Output the full material exactly as it appears here.

☆ ☆ ☆ ☆

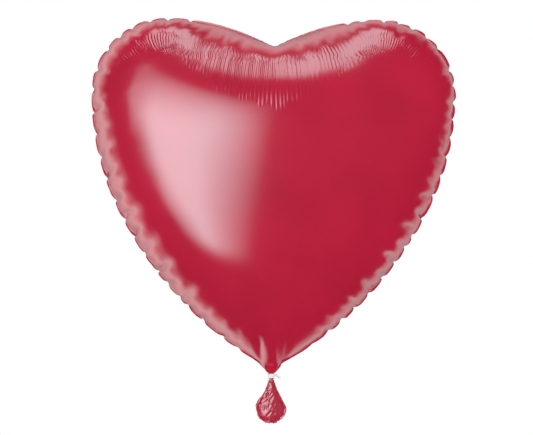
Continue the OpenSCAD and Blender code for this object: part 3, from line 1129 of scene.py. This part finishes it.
def softbox(name, place, target, size, radiance, soft, roll=0.0, corner=None):
    """A lamp of a given brightness, for reflections only: the world gives the even light.

    soft is how much of it fades out towards its left, right, bottom and top, and roll turns it about its own
    axis, in degrees. corner cuts off its lower left slantwise: how far it is dark, and where it is bright."""
    width, height = size
    data = bpy.data.lights.new(name, "AREA")
    data.shape = "RECTANGLE"
    data.size = width
    data.size_y = height
    data.energy = radiance * math.pi * width * height
    data.color = COOL
    data.use_nodes = True
    tree = data.node_tree
    place_on = add_node(tree, "NewGeometry", {}).outputs["Parametric"]
    spot = add_node(tree, "SeparateXYZ", {0: place_on}).outputs
    sides = []
    for axis, low_share, high_share in (("X", *soft[:2]), ("Y", *soft[2:])):
        low = spread(tree, spot[axis], 0, 1, 0.0, low_share)
        high = spread(tree, spot[axis], 1, 0, 1 - high_share, 1.0)
        sides.append(combined(tree, "MULTIPLY", low, high))
    level = combined(tree, "MULTIPLY", *sides)
    if corner:
        slant = combined(tree, "ADD", spot["X"], spot["Y"])
        level = combined(tree, "MULTIPLY", level, spread(tree, slant, 0, 1, *corner))
    tree.links.new(level, tree.nodes["Emission"].inputs["Strength"])
    lamp = add_object(name, data)
    lamp.location = place
    lamp.rotation_mode = "QUATERNION"
    facing = (Vector(target) - Vector(place)).to_track_quat("-Z", "Y")
    lamp.rotation_quaternion = facing @ Quaternion((0, 0, 1), math.radians(roll))
    lamp.visible_diffuse = False
    lamp.visible_camera = False


def camera():
    """Level, square on and far enough off for the lens to flatten the view, but for a slight roll."""
    right = Vector((math.cos(VIEW_ROLL), 0, -math.sin(VIEW_ROLL)))
    up = Vector((math.sin(VIEW_ROLL), 0, math.cos(VIEW_ROLL)))
    data = bpy.data.cameras.new("camera")
    data.sensor_width = 36
    data.lens = data.sensor_width * VIEW_OFF / VIEW_W
    thing = add_object("camera", data)
    thing.location = right * VIEW_X + up * VIEW_Z + Vector((0, -VIEW_OFF, 0))
    thing.rotation_euler = (math.pi / 2, VIEW_ROLL, 0)
    bpy.context.scene.camera = thing


floor_paper()
world()
softbox("window", (-1.05, -1.40, 0.26), (-0.06, -0.08, 0.20), size=(2.4, 3.4), radiance=2.8,
        soft=(0.24, 0.42, 0.12, 0.38), roll=-10, corner=(0.3, 0.75))
softbox("top", (0, 0.02, 2.1), (0, 0, 0.35), size=(2.0, 1.3), radiance=1.6, soft=(0.2, 0.2, 0.2, 0.2))
camera()
bpy.context.scene.view_settings.view_transform = "Standard"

☆ ☆ ☆ ☆

Exercise result –
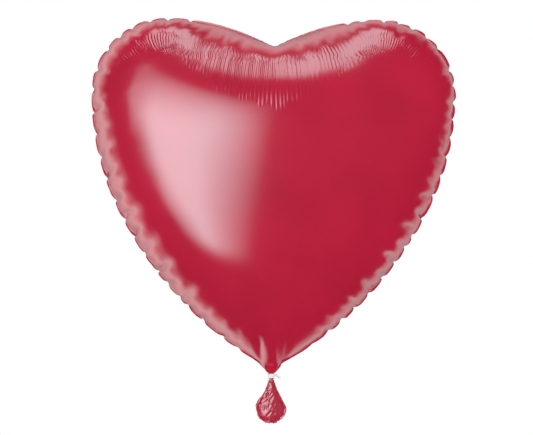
Continue the OpenSCAD and Blender code for this object: part 3, from line 1129 of scene.py. This part finishes it.
def softbox(name, place, target, size, radiance, soft, roll=0.0, corner=None):
    """A lamp of a given brightness, for reflections only: the world gives the even light.

    soft is how much of it fades out towards its left, right, bottom and top, and roll turns it about its own
    axis, in degrees. corner cuts off its lower left slantwise: how far it is dark, and where it is bright."""
    width, height = size
    data = bpy.data.lights.new(name, "AREA")
    data.shape = "RECTANGLE"
    data.size = width
    data.size_y = height
    data.energy = radiance * math.pi * width * height
    data.color = COOL
    data.use_nodes = True
    tree = data.node_tree
    place_on = add_node(tree, "NewGeometry", {}).outputs["Parametric"]
    spot = add_node(tree, "SeparateXYZ", {0: place_on}).outputs
    sides = []
    for axis, low_share, high_share in (("X", *soft[:2]), ("Y", *soft[2:])):
        low = spread(tree, spot[axis], 0, 1, 0.0, low_share)
        high = spread(tree, spot[axis], 1, 0, 1 - high_share, 1.0)
        sides.append(combined(tree, "MULTIPLY", low, high))
    level = combined(tree, "MULTIPLY", *sides)
    if corner:
        slant = combined(tree, "ADD", spot["X"], spot["Y"])
        level = combined(tree, "MULTIPLY", level, spread(tree, slant, 0, 1, *corner))
    tree.links.new(level, tree.nodes["Emission"].inputs["Strength"])
    lamp = add_object(name, data)
    lamp.location = place
    lamp.rotation_mode = "QUATERNION"
    facing = (Vector(target) - Vector(place)).to_track_quat("-Z", "Y")
    lamp.rotation_quaternion = facing @ Quaternion((0, 0, 1), math.radians(roll))
    lamp.visible_diffuse = False
    lamp.visible_camera = False


def camera():
    """Level, square on and far enough off for the lens to flatten the view, but for a slight roll."""
    right = Vector((math.cos(VIEW_ROLL), 0, -math.sin(VIEW_ROLL)))
    up = Vector((math.sin(VIEW_ROLL), 0, math.cos(VIEW_ROLL)))
    data = bpy.data.cameras.new("camera")
    data.sensor_width = 36
    data.lens = data.sensor_width * VIEW_OFF / VIEW_W
    thing = add_object("camera", data)
    thing.location = right * VIEW_X + up * VIEW_Z + Vector((0, -VIEW_OFF, 0))
    thing.rotation_euler = (math.pi / 2, VIEW_ROLL, 0)
    bpy.context.scene.camera = thing


floor_paper()
world()
softbox("window", (-1.05, -1.40, 0.26), (-0.06, -0.08, 0.20), size=(2.4, 3.4), radiance=2.8,
        soft=(0.24, 0.42, 0.12, 0.38), roll=-10, corner=(0.3, 0.75))
softbox("top", (0, 0.02, 2.1), (0, 0, 0.35), size=(2.0, 1.3), radiance=1.6, soft=(0.2, 0.2, 0.2, 0.2))
camera()
bpy.context.scene.view_settings.view_transform = "Standard"